Thanks to the ideology of the NRA and its 2nd Amendment theology, ready access to semiautomatic weapons and availability of extended-capacity magazines insure massacres will occur every few years in the U.S. and every few weeks in Mexico.
Vigilante is a nice name for a gun control advocate.
As to the 90% figure, I guess you haven't been reading this blog very long and especially the post I did yesterday on Jim Shepherd's comments at the SHOT Show. As Jim said, you don't know enough to have the discussion.
I wonder if Reginald Denny would have found a 30 round magazine useful. I wonder if he could have used it to deter the mob who dragged him from his vehicle and crushed his skull with a concrete block.
I wonder if this Rep. McCarthy considers that folks such as Reginald Denny who are now handicapped don't have the physical dexterity to quickly reload a pistol in time of distress. That a 15 or 30 round magazine could be the difference between life and death for a person with limited mobility.
I wonder if Carolyn McCarthy thinks of such things when proposing such laws.
It would be politically damaging for him to comment on gun control. If he says something for gun control, he will lose a lot of the on the fence voters that helped him get elected in '08. He will solidify his base, but looking at the shellacking the Dems took in the midterms, he may not want to hitch his wagon to tightly to those horses.

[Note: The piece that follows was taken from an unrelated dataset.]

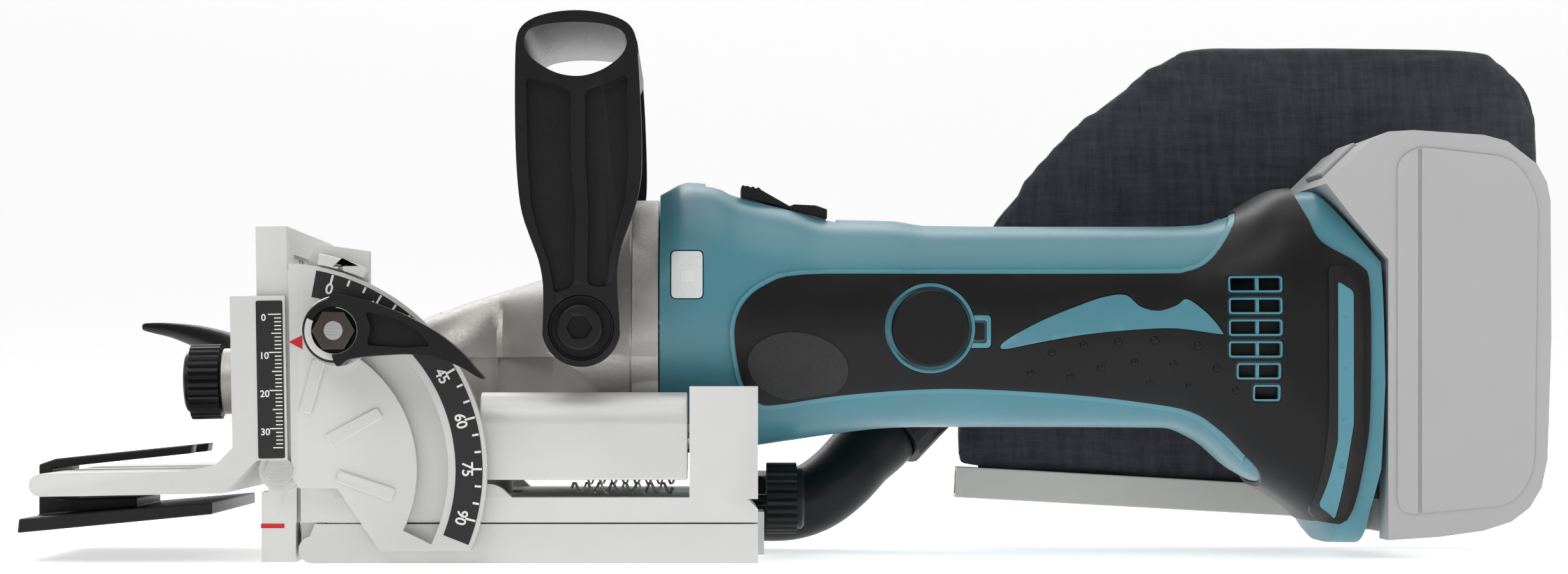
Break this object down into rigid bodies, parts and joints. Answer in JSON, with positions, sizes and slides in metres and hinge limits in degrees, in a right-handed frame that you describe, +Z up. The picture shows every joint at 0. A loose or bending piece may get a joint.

If he comes out against gun control, he alienates right, will become cannon fodder for the N.R.A. and other politically connected gunner groups, and will make him almost a caricature easily manipulated against those same on the fence voters that propelled him to the presidency in '08.
The criminals that do all the killing are not NRA members and Republicans, they are more likely to vote for Democrats. I wish people would stop saying the crazy Virgina Tech shooter and this current guy are like me and my legal gun owning friends, those two guys were mentally off and should have been blocked from owning any guns but liberal courts and judges won't set anything up to prevent this. The AZ shooter was kicked out of college and the military because he was crazy and the police and courts did nothing about it.